Donald Jackson, the attorney for Mississippi State men”s basketball signee Renardo Sidney, has taken his fight to Capitol Hill.
In an attempt to get his client eligible to play for the Bulldogs, Jackson has requested intervention from the United State”s House of Representatives and Senate to investigate a pattern of racially selective conduct by the NCAA Enforcement Staff and Eligibility Center.
Those concerns have been raised as Jackson attempts to clear up Sidney”s status as an amateur athlete.
“The organization has attempted to cloak themselves in secrecy to hide from public scrutiny,” Jackson said. “I have requested legislative intervention to address the disparities in treatment.”
In a statement released by Jackson through an e-mail, he believes the NCAA has engaged in a pattern of selectively harsh treatment against African-American student athletes.
Jackson has spent recent weeks compiling and providing information to congress about ongoing NCAA investigations where the due process rights of athletes have been denied.

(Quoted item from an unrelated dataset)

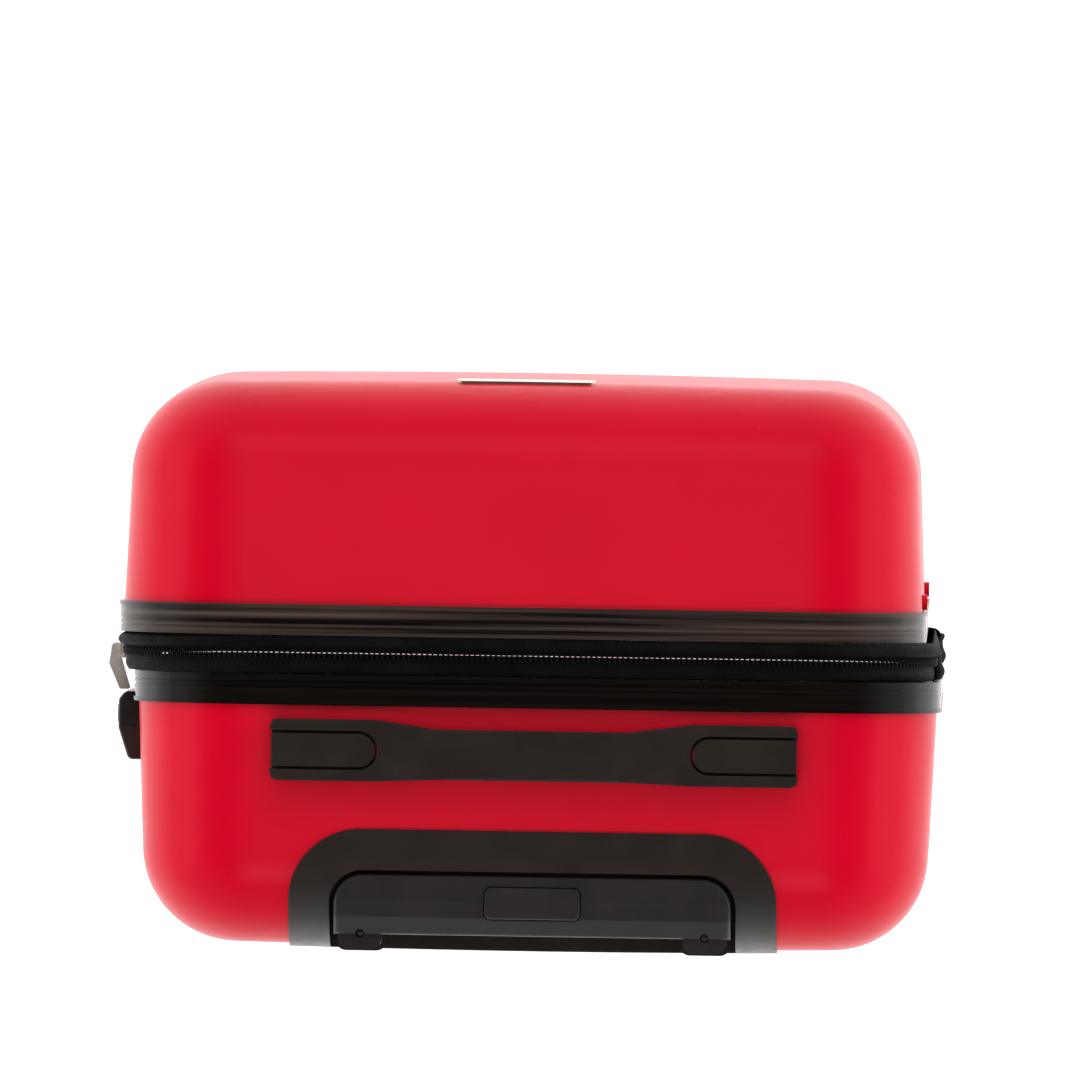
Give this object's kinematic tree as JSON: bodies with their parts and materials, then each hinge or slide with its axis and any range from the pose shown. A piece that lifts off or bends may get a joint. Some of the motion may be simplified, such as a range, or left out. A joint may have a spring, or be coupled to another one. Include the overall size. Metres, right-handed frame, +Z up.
{
  "type": "hard shell suitcase",
  "caption": "Hard shell cabin suitcase in two zipped halves, with a telescopic handle, a low carry handle, a side combination lock and swivelling twin-wheel casters.",
  "frame": {"origin": "on the floor under the middle of the case, which stands upright on its casters", "axes": "+Z up the case's height, +X across its width towards the lock, -Y out of the front face, +Y out of the back face with the telescopic handle"},
  "size_m": [0.3686, 0.2563, 0.5545],
  "materials": {
    "shell": "satin red ABS with a fine pressed grain",
    "rim": "gloss black",
    "lining": "thin woven polyester",
    "zip_cloth": "black woven tape with nylon coil",
    "handle_plastic": "fine-grained matte black",
    "guide_plastic": "moulded nylon",
    "tube_metal": "satin anodised",
    "steel": "plated",
    "lock_gloss": "gloss black",
    "dial_plastic": "gloss black with plain marks",
    "zip_metal": "gunmetal plating",
    "badge_metal": "polished",
    "webbing": "woven webbing",
    "buckle": "moulded",
    "caster_plastic": "moulded nylon",
    "hub": "moulded",
    "tyre": "polyurethane"
  },
  "bodies": {
    "back_half": {"back_shell": "shell", "back_rim": "rim", "back_lining": "lining", "back_zip": "zip_cloth", "hinge_strip": "zip_cloth", "zip_end_tabs": "zip_cloth", "trolley_housing": "handle_plastic", "outer_tubes": "tube_metal", "guide_collars": "guide_plastic", "trolley_bracket": "handle_plastic", "bracket_screws": "steel", "handle_mounts": "handle_plastic", "lock_body": "handle_plastic", "lock_face": "lock_gloss", "lock_axle": "steel", "packing_straps": "webbing", "strap_buckle": "buckle", "back_lock_side_caster_base": "caster_plastic", "back_hinge_side_caster_base": "caster_plastic"},
    "front_half": {"front_shell": "shell", "front_rim": "rim", "front_lining": "lining", "front_zip": "zip_cloth", "badge_plate": "badge_metal", "side_studs": "shell", "divider_panel": "lining", "front_lock_side_caster_base": "caster_plastic", "front_hinge_side_caster_base": "caster_plastic"},
    "carry_handle_body": {"carry_handle": "handle_plastic"},
    "tube_stage": {"middle_tubes": "tube_metal", "stage_collars": "guide_plastic"},
    "grip_stage": {"inner_tubes": "tube_metal", "trolley_grip": "handle_plastic"},
    "grip_button": {"trolley_button": "handle_plastic", "push_rods": "steel"},
    "dial_1": {"lock_dial_1": "dial_plastic"},
    "dial_2": {"lock_dial_2": "dial_plastic"},
    "dial_3": {"lock_dial_3": "dial_plastic"},
    "lock_latch": {"lock_button": "lock_gloss"},
    "key_core": {"lock_key_core": "steel"},
    "slider_upper": {"zip_slider_upper": "zip_metal"},
    "slider_lower": {"zip_slider_lower": "zip_metal"},
    "pull_upper": {"zip_pull_upper": "zip_metal"},
    "pull_lower": {"zip_pull_lower": "zip_metal"},
    "front_lock_side_swivel": {"front_lock_side_fork": "caster_plastic"},
    "front_lock_side_wheels": {"front_lock_side_axle": "steel", "front_lock_side_hubs": "hub", "front_lock_side_tyres": "tyre"},
    "front_hinge_side_swivel": {"front_hinge_side_fork": "caster_plastic"},
    "front_hinge_side_wheels": {"front_hinge_side_axle": "steel", "front_hinge_side_hubs": "hub", "front_hinge_side_tyres": "tyre"},
    "back_lock_side_swivel": {"back_lock_side_fork": "caster_plastic"},
    "back_lock_side_wheels": {"back_lock_side_axle": "steel", "back_lock_side_hubs": "hub", "back_lock_side_tyres": "tyre"},
    "back_hinge_side_swivel": {"back_hinge_side_fork": "caster_plastic"},
    "back_hinge_side_wheels": {"back_hinge_side_axle": "steel", "back_hinge_side_hubs": "hub", "back_hinge_side_tyres": "tyre"}
  },
  "joints": [
    {"name": "case_opening", "type": "hinge", "parent": "back_half", "child": "front_half", "pos_m": [-0.1845, -0.0054, 0.297], "axis": [0, 0, -1], "range_deg": [0, 180]},
    {"name": "carry_handle_lift", "type": "slide", "parent": "back_half", "child": "carry_handle_body", "axis": [0, 0, 1], "range_m": [0, 0.012]},
    {"name": "lower_stage_slide", "type": "slide", "parent": "back_half", "child": "tube_stage", "axis": [0, 0, 1], "range_m": [0, 0.25]},
    {"name": "upper_stage_slide", "type": "slide", "parent": "tube_stage", "child": "grip_stage", "axis": [0, 0, 1], "range_m": [0, 0.25]},
    {"name": "grip_button_press", "type": "slide", "parent": "grip_stage", "child": "grip_button", "axis": [0, 0, -1], "range_m": [0, 0.003], "stiffness_N_per_m": 800, "springref_m": -0.003},
    {"name": "lock_button_press", "type": "slide", "parent": "back_half", "child": "lock_latch", "axis": [-1, 0, 0], "range_m": [0, 0.0015], "stiffness_N_per_m": 300, "springref_m": -0.002},
    {"name": "key_turn", "type": "hinge", "parent": "back_half", "child": "key_core", "pos_m": [0.175, 0.0225, 0.419], "axis": [1, 0, 0], "range_deg": [0, 90]},
    {"name": "dial_1_turn", "type": "hinge", "parent": "back_half", "child": "dial_1", "pos_m": [0.1763, 0.0232, 0.433], "axis": [0, 0, 1], "continuous": true},
    {"name": "dial_2_turn", "type": "hinge", "parent": "back_half", "child": "dial_2", "pos_m": [0.1763, 0.0232, 0.44], "axis": [0, 0, 1], "continuous": true},
    {"name": "dial_3_turn", "type": "hinge", "parent": "back_half", "child": "dial_3", "pos_m": [0.1763, 0.0232, 0.447], "axis": [0, 0, 1], "continuous": true},
    {"name": "slider_upper_travel", "type": "slide", "parent": "back_half", "child": "slider_upper", "axis": [0, 0, 1], "range_m": [0, 0.03]},
    {"name": "pull_upper_swing", "type": "hinge", "parent": "slider_upper", "child": "pull_upper", "pos_m": [0.1843, -0.0054, 0.448], "axis": [0, 0, -1], "range_deg": [0, 90]},
    {"name": "slider_lower_travel", "type": "slide", "parent": "back_half", "child": "slider_lower", "axis": [0, 0, -1], "range_m": [0, 0.3]},
    {"name": "pull_lower_swing", "type": "hinge", "parent": "slider_lower", "child": "pull_lower", "pos_m": [0.1843, -0.0054, 0.432], "axis": [0, 0, -1], "range_deg": [0, 90]},
    {"name": "front_lock_side_swivel_turn", "type": "hinge", "parent": "front_half", "child": "front_lock_side_swivel", "pos_m": [0.1434, -0.09, 0.052], "axis": [0, 0, 1], "continuous": true},
    {"name": "front_lock_side_wheel_spin", "type": "hinge", "parent": "front_lock_side_swivel", "child": "front_lock_side_wheels", "pos_m": [0.1434, -0.078, 0.022], "axis": [1, 0, 0], "continuous": true},
    {"name": "front_hinge_side_swivel_turn", "type": "hinge", "parent": "front_half", "child": "front_hinge_side_swivel", "pos_m": [-0.1366, -0.09, 0.052], "axis": [0, 0, 1], "continuous": true},
    {"name": "front_hinge_side_wheel_spin", "type": "hinge", "parent": "front_hinge_side_swivel", "child": "front_hinge_side_wheels", "pos_m": [-0.1366, -0.078, 0.022], "axis": [1, 0, 0], "continuous": true},
    {"name": "back_lock_side_swivel_turn", "type": "hinge", "parent": "back_half", "child": "back_lock_side_swivel", "pos_m": [0.1366, 0.09, 0.052], "axis": [0, 0, 1], "continuous": true},
    {"name": "back_lock_side_wheel_spin", "type": "hinge", "parent": "back_lock_side_swivel", "child": "back_lock_side_wheels", "pos_m": [0.1366, 0.102, 0.022], "axis": [1, 0, 0], "continuous": true},
    {"name": "back_hinge_side_swivel_turn", "type": "hinge", "parent": "back_half", "child": "back_hinge_side_swivel", "pos_m": [-0.1434, 0.09, 0.052], "axis": [0, 0, 1], "continuous": true},
    {"name": "back_hinge_side_wheel_spin", "type": "hinge", "parent": "back_hinge_side_swivel", "child": "back_hinge_side_wheels", "pos_m": [-0.1434, 0.102, 0.022], "axis": [1, 0, 0], "continuous": true}
  ]
}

In the Sidney case, Jackson said the NCAA Eligibility Center has “refused to provide evidence of any violations, refused to advise either the student-athlete or his family of specific allegations of violations, refused to provide the family or himself with the standard of proof to which they are being held and has, in effect, demanded that the family prove their innocence.”
Representatives of the Eligibility Center, led by former NCAA Enforcement Representative Bill Saum, have demanded Sidney and his family produce several years of bank records, income tax returns for family members (including grandparents), and cellular telephone records for every member of the family as well as other things.
MSU Associate Athletic Director for Compliance Bracky Brett said the school has cooperated on Sidney”s behalf and has provided the documents requested.
He said it”s up to Sidney”s family and Jackson to provide the information the NCAA wants so the process can move forward.
In recent months, Jackson and the Sidney family have provided financial records, including canceled checks, loan files from FDIC regulated lending institutions, leases, and documents establishing all of the family”s living expenses and the manner in which they were paid.
The Sidney case was transferred to Saum”s division on July 1, 2009, where cases are processed with virtually no legal protections afforded to the student athlete, from the Enforcement Staff where student athletes are afforded slightly more legal protection.
Jackson believes the intentional effort to limit the legal protections available to the student athlete have been racially motivated.
“In recent years, I have seen a pattern of increasingly hostile and intrusive investigative tactics by the NCAA staff,” Jackson said. “These harsh tactics, which have included denials of initial eligibility based upon invalidation of grades from state sanctioned, regionally accredited institutions and illegal, intrusive amateurism investigations have been disproportionately directed towards African-American student-athletes and their families. This has culminated in the most intrusive, initial eligibility evaluation in history.”
Jackson said race has been the one constant in recent investigations. He pointed to a study released by the Michael L. Buckner Law Firm that offered a picture of the manner by which race neutral NCAA legislation has been applied in a manner that impacts African-Americans in a selectively harsh way.
Jackson believes the Buckner study and his involvement in eligibility reviews have uncovered the pattern of racially selective conduct.
“The organization”s history in dealing with African-Americans in the enforcement and eligibility process demonstrates either an intentional effort to discriminate or a troubling indifference to the manner by which NCAA rules are being applied by individual NCAA staffers with little or no supervision,” Jackson said. “Either way, the results violate federal and state law, and the only method for addressing these issue may be congressional intervention.”